In the above figure we have assumed an equilateral triangle ABC with each side equal to 24cm. A circle with centre O is inscribed in the triangle such that it touches sides AB, BC and CA at P, M and N respectively.
Now, we have constructed a line joining vertex B and centre O and we have also joined OM such that it is the radius (r) of the circle.
We know that, in an equilateral triangle, angle bisectors, medians, perpendicular bisectors, incentre all lie on the same line. Therefore, OB is the angle bisector of angle B. Here, BC is behaving like a tangent to the circle and we know that “line joining the centre of the circle to the tangent that is radius, is perpendicular to the tangent”. So, OM is perpendicular to BC. Hence, OMB is a right angle triangle.
Now, in triangle OMB, we have,
\[\Rightarrow \angle OBM=\dfrac{1}{2}\times \angle B=\dfrac{1}{2}\times {{60}^{\circ }}={{30}^{\circ }}\]
\[\Rightarrow \] OM = radius = r
\[\Rightarrow BM=\dfrac{a}{2}=\dfrac{24}{2}=12cm\], where ‘a’ is the side of the equilateral triangle.
Therefore, applying \[\tan \theta \] = (perpendicular / base), where \[\theta ={{30}^{\circ }}\], we get,
\[\begin{align}
  & \Rightarrow \tan {{30}^{\circ }}=\dfrac{OM}{BM}=\dfrac{r}{\left( \dfrac{a}{2} \right)} \\
 & \Rightarrow \tan {{30}^{\circ }}=\dfrac{2r}{a} \\
\end{align}\]
Substituting, \[\tan {{30}^{\circ }}=\dfrac{1}{\sqrt{3}}\] and a = 24, we get,
\[\begin{align}
  & \Rightarrow \dfrac{1}{\sqrt{3}}=\dfrac{2r}{24} \\
 & \Rightarrow r=\dfrac{12}{\sqrt{3}}cm \\
\end{align}\]
Therefore, area of the remaining portion of the triangle = area of the shaded part
Area = Area (\[\Delta ABC\]) – Area of the circle
We know that, area of equilateral triangle = \[\dfrac{\sqrt{3}}{4}{{a}^{2}}\] and area of circle = \[\pi {{r}^{2}}\], therefore, we have,
\[\Rightarrow \] Area of the remaining portion = \[\dfrac{\sqrt{3}}{4}\times {{\left( 24 \right)}^{2}}-\pi \times {{\left( \dfrac{12}{\sqrt{3}} \right)}^{2}}\]

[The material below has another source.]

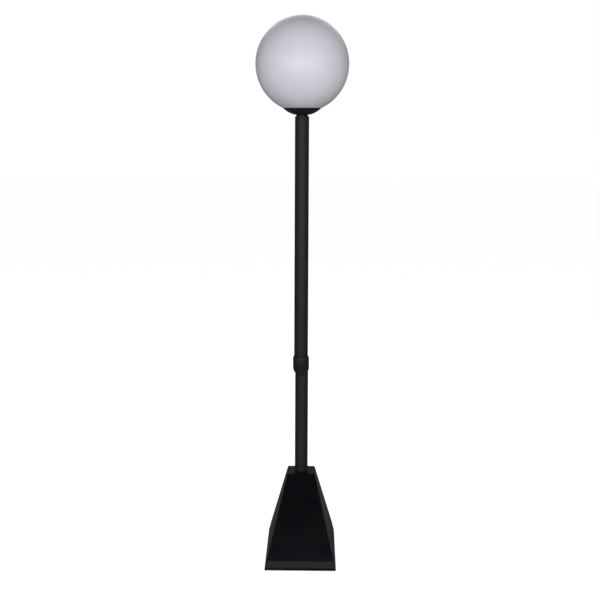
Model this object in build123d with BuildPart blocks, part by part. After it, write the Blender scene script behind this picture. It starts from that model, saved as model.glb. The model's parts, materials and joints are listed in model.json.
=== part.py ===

\[\Rightarrow \] Area of the remaining portion = \[\dfrac{\sqrt{3}}{4}\times {{\left( 12 \right)}^{2}}\times 4-\dfrac{\pi \times {{\left( 12 \right)}^{2}}}{3}\]
\[\Rightarrow \] Area of the remaining portion = \[{{\left( 12 \right)}^{2}}\times \left[ \sqrt{3}-\dfrac{\pi }{3} \right]\]
Substituting \[\sqrt{3}=1.732\] and \[\pi =\dfrac{22}{7}\], we get,
\[\Rightarrow \] Area of the remaining portion = \[144\times \left[ 1.732-\dfrac{22}{3\times 7} \right]\]
\[\Rightarrow \] Area of the remaining portion = \[144\times \left[ 1.732-1.047 \right]\]
\[\Rightarrow \] Area of the remaining portion = \[98.55c{{m}^{2}}\]

So, the correct answer is “Option b”.

Note: One may note that we have substituted the value of \[\pi \] equal to \[\dfrac{22}{7}\] because no information was provided regarding \[\pi \] in the question. One can also substitute \[\pi =3.14\] as it will not change the answer but only the digits after the decimal will change. Remember that here we do not have to take the sum of the areas of the triangle and circle because we have been asked to find the area of the remaining portion. So, we must consider the differences between the areas.